To illustrate, Martin points to the reclamation of Minneapolis's post-industrial Mississippi Riverfront, which today is crackling with life but for decades lay fallow, littered with the refuse of lost Minneapolis history—old railroad tracks, crumbling warehouses and mills, assorted rubble, refuse, and rodents.
"In 1972, the city laid out a vision for the next 25 years," says Martin, noting that Minneapolis's first riverfront revitalization plan, drawn up in 1917, was never implemented. "The 1972 plan had the support of elected officials who believed that if you could clean up the area, find new uses for historic buildings, and get new businesses to come in, we could grow the tax base, build a healthier city.

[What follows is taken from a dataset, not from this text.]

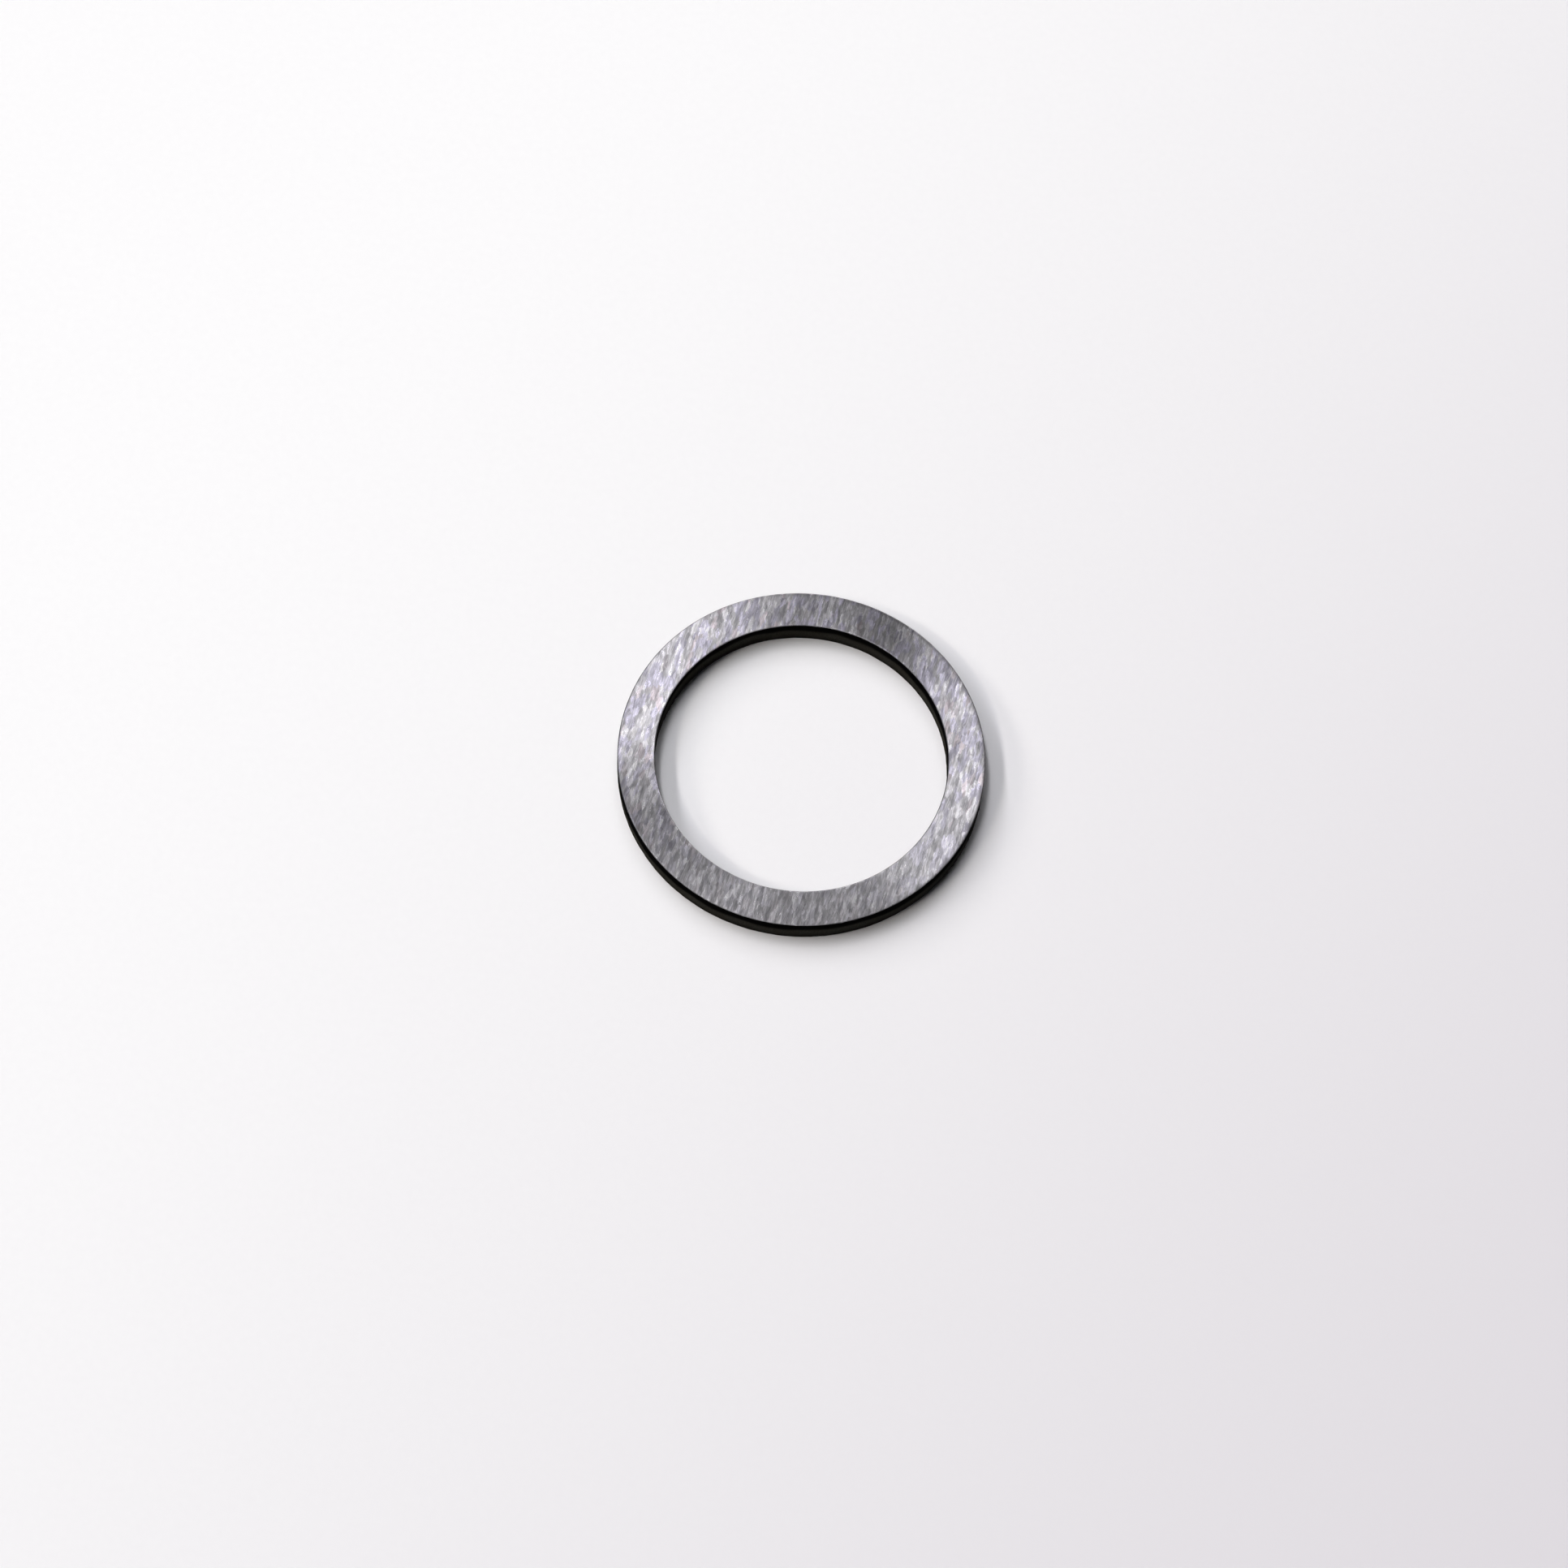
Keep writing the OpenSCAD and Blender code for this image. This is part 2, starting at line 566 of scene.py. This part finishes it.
def drawn_lines_group():
    """Long thin marks that all run one way: noise stretched along the marks.

    The place is turned by the angle about Z, divided by the size of a mark along each axis,
    and read from noise, whose middle part is then stretched by the contrast.
    """
    tree, given, out = new_group(
        "Drawn Lines",
        [
            ("Vector", "NodeSocketVector", None),
            ("Angle", "NodeSocketFloat", 0.0),
            ("Mark Size", "NodeSocketVector", (MM, MM, MM)),
            ("Waver", "NodeSocketFloat", 0.0),
            ("Contrast", "NodeSocketFloat", 2.0),
        ],
        [("Lines", "NodeSocketFloat")],
    )
    turned = turned_back(tree, given.outputs["Vector"], given.outputs["Angle"])
    sized = vector_node(tree, "DIVIDE", turned, given.outputs["Mark Size"])
    noise_inputs = {
        "Vector": sized,
        "Scale": 1.0,
        "Detail": 2.0,
        "Roughness": 0.55,
        "Distortion": given.outputs["Waver"],
    }
    noise = node(tree, "ShaderNodeTexNoise", noise_inputs).outputs[0]
    centred = math_node(tree, "SUBTRACT", noise, 0.5)
    lines = math_node(tree, "MULTIPLY_ADD", centred, given.outputs["Contrast"], 0.5, clamp=True)
    tree.links.new(lines, out.inputs["Lines"])
    return tree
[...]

"It took political will, imagination, and faith in the vision. And it took hundreds of millions of dollars of public money before anybody spent dime one of private money."
The rebirth of the riverfront spells a watershed in perceptions of the area. "People used to say, incredulous, 'River? Why in the world would you want to live on the river?'" says Martin. "Now they're thinking, 'Why wouldn't you?' An urban condo near the river and near downtown is this generation's home on the lake."
Seeing is believing
Martin literally walks the public engagement talk that she has always championed. As a leader on urban issues she not only sits on boards, advises policymakers, and testifies before planning commissions, but also takes people on tours through the Twin Cities. The tours give both out-of-towners and longtime residents an opportunity to see city landmarks and landscapes in a whole new way.
"There are always people who say at the end of the tour, 'I've lived here my entire life and I've never seen that,'" she says. "Or 'I've never thought about that.'
"I help people see. I view that as a very important part of my educational mission as a professor at a land grant university. I think it's important thing to help people to understand the environment they live in."